--- What you will do ---
Copy out the data below verbatim.

--- Material provided ---
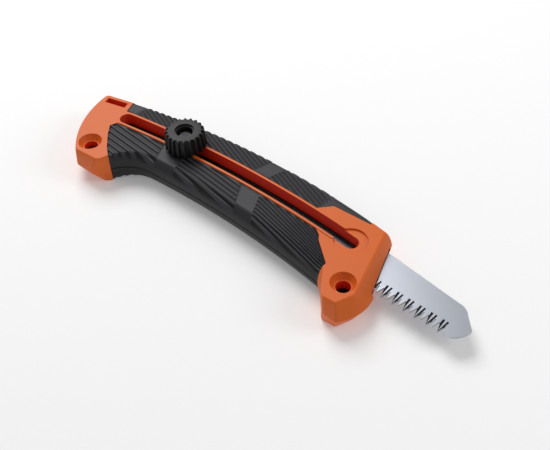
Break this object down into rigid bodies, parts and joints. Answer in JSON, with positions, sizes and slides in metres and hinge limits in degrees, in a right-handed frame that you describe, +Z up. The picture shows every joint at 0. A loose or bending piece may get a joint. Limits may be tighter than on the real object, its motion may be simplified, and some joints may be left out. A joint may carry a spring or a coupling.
{
  "type": "retractable drywall saw",
  "caption": "Pocket drywall saw: curved pistol-like plastic handle with soft grips, a straight toothed blade that slides out of its mouth, and a ribbed knob that locks it.",
  "frame": {"origin": "on the back face the saw lies on, below the middle of the handle", "axes": "+X from the butt towards the blade's nose, +Y towards the spine, +Z up through the locking knob"},
  "size_m": [0.2542, 0.0705, 0.0289],
  "materials": {
    "orange_abs": "moulded, satin",
    "grip_rubber": "moulded, ribbed, matt",
    "nylon": "moulded, matt",
    "black_steel": "black oxide",
    "zinc_steel": "zinc plated",
    "blade_steel": "satin ground",
    "knob_plastic": "moulded, matt",
    "brass": "turned"
  },
  "bodies": {
    "handle": {"face_shell": "orange_abs", "back_shell": "orange_abs", "palm_grip_face": "grip_rubber", "spine_grip_face": "grip_rubber", "palm_grip_back": "grip_rubber", "spine_grip_back": "grip_rubber", "face_track": "nylon", "back_track": "nylon", "mouth_guide_spine": "nylon", "mouth_guide_palm": "nylon", "case_screws": "black_steel", "case_nuts": "black_steel", "back_screws": "black_steel"},
    "carriage": {"face_slot_bush": "nylon", "back_slot_bush": "nylon", "clamp_bolt": "black_steel", "bolt_plate": "zinc_steel", "pivot_bush": "zinc_steel"},
    "blade": {"saw_blade": "blade_steel"},
    "clamp": {"clamp_washer": "zinc_steel"},
    "knob": {"locking_knob": "knob_plastic", "knob_insert": "brass"}
  },
  "joints": [
    {"name": "carriage_travel", "type": "hinge", "parent": "handle", "child": "carriage", "pos_m": [0.03697, -0.6496, 0.009], "axis": [0, 0, -1], "range_deg": [-3.7, 9.8]},
    {"name": "blade_pivot", "type": "hinge", "parent": "carriage", "child": "blade", "pos_m": [-0.05261, 0.0043, 0.009], "axis": [0, 0, -1], "range_deg": [-5, 2]},
    {"name": "knob_lift", "type": "slide", "parent": "carriage", "child": "clamp", "axis": [0, 0, 1], "range_m": [0, 0.00082]},
    {"name": "knob_turn", "type": "hinge", "parent": "clamp", "child": "knob", "pos_m": [-0.05261, 0.0043, 0.02], "axis": [0, 0, 1], "range_deg": [0, 360]}
  ],
  "couplings": [
    {"joint": "blade_pivot", "follows": "carriage_travel", "ratio": -0.5},
    {"joint": "knob_lift", "follows": "knob_turn", "m_per_rad": 0.00012732}
  ]
}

--- Full answer ---
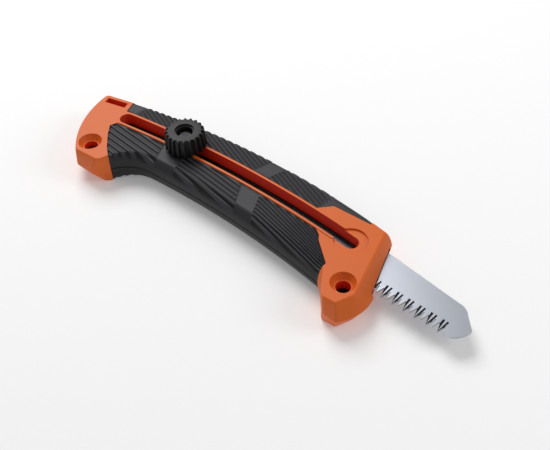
Break this object down into rigid bodies, parts and joints. Answer in JSON, with positions, sizes and slides in metres and hinge limits in degrees, in a right-handed frame that you describe, +Z up. The picture shows every joint at 0. A loose or bending piece may get a joint. Limits may be tighter than on the real object, its motion may be simplified, and some joints may be left out. A joint may carry a spring or a coupling.
{
  "type": "retractable drywall saw",
  "caption": "Pocket drywall saw: curved pistol-like plastic handle with soft grips, a straight toothed blade that slides out of its mouth, and a ribbed knob that locks it.",
  "frame": {"origin": "on the back face the saw lies on, below the middle of the handle", "axes": "+X from the butt towards the blade's nose, +Y towards the spine, +Z up through the locking knob"},
  "size_m": [0.2542, 0.0705, 0.0289],
  "materials": {
    "orange_abs": "moulded, satin",
    "grip_rubber": "moulded, ribbed, matt",
    "nylon": "moulded, matt",
    "black_steel": "black oxide",
    "zinc_steel": "zinc plated",
    "blade_steel": "satin ground",
    "knob_plastic": "moulded, matt",
    "brass": "turned"
  },
  "bodies": {
    "handle": {"face_shell": "orange_abs", "back_shell": "orange_abs", "palm_grip_face": "grip_rubber", "spine_grip_face": "grip_rubber", "palm_grip_back": "grip_rubber", "spine_grip_back": "grip_rubber", "face_track": "nylon", "back_track": "nylon", "mouth_guide_spine": "nylon", "mouth_guide_palm": "nylon", "case_screws": "black_steel", "case_nuts": "black_steel", "back_screws": "black_steel"},
    "carriage": {"face_slot_bush": "nylon", "back_slot_bush": "nylon", "clamp_bolt": "black_steel", "bolt_plate": "zinc_steel", "pivot_bush": "zinc_steel"},
    "blade": {"saw_blade": "blade_steel"},
    "clamp": {"clamp_washer": "zinc_steel"},
    "knob": {"locking_knob": "knob_plastic", "knob_insert": "brass"}
  },
  "joints": [
    {"name": "carriage_travel", "type": "hinge", "parent": "handle", "child": "carriage", "pos_m": [0.03697, -0.6496, 0.009], "axis": [0, 0, -1], "range_deg": [-3.7, 9.8]},
    {"name": "blade_pivot", "type": "hinge", "parent": "carriage", "child": "blade", "pos_m": [-0.05261, 0.0043, 0.009], "axis": [0, 0, -1], "range_deg": [-5, 2]},
    {"name": "knob_lift", "type": "slide", "parent": "carriage", "child": "clamp", "axis": [0, 0, 1], "range_m": [0, 0.00082]},
    {"name": "knob_turn", "type": "hinge", "parent": "clamp", "child": "knob", "pos_m": [-0.05261, 0.0043, 0.02], "axis": [0, 0, 1], "range_deg": [0, 360]}
  ],
  "couplings": [
    {"joint": "blade_pivot", "follows": "carriage_travel", "ratio": -0.5},
    {"joint": "knob_lift", "follows": "knob_turn", "m_per_rad": 0.00012732}
  ]
}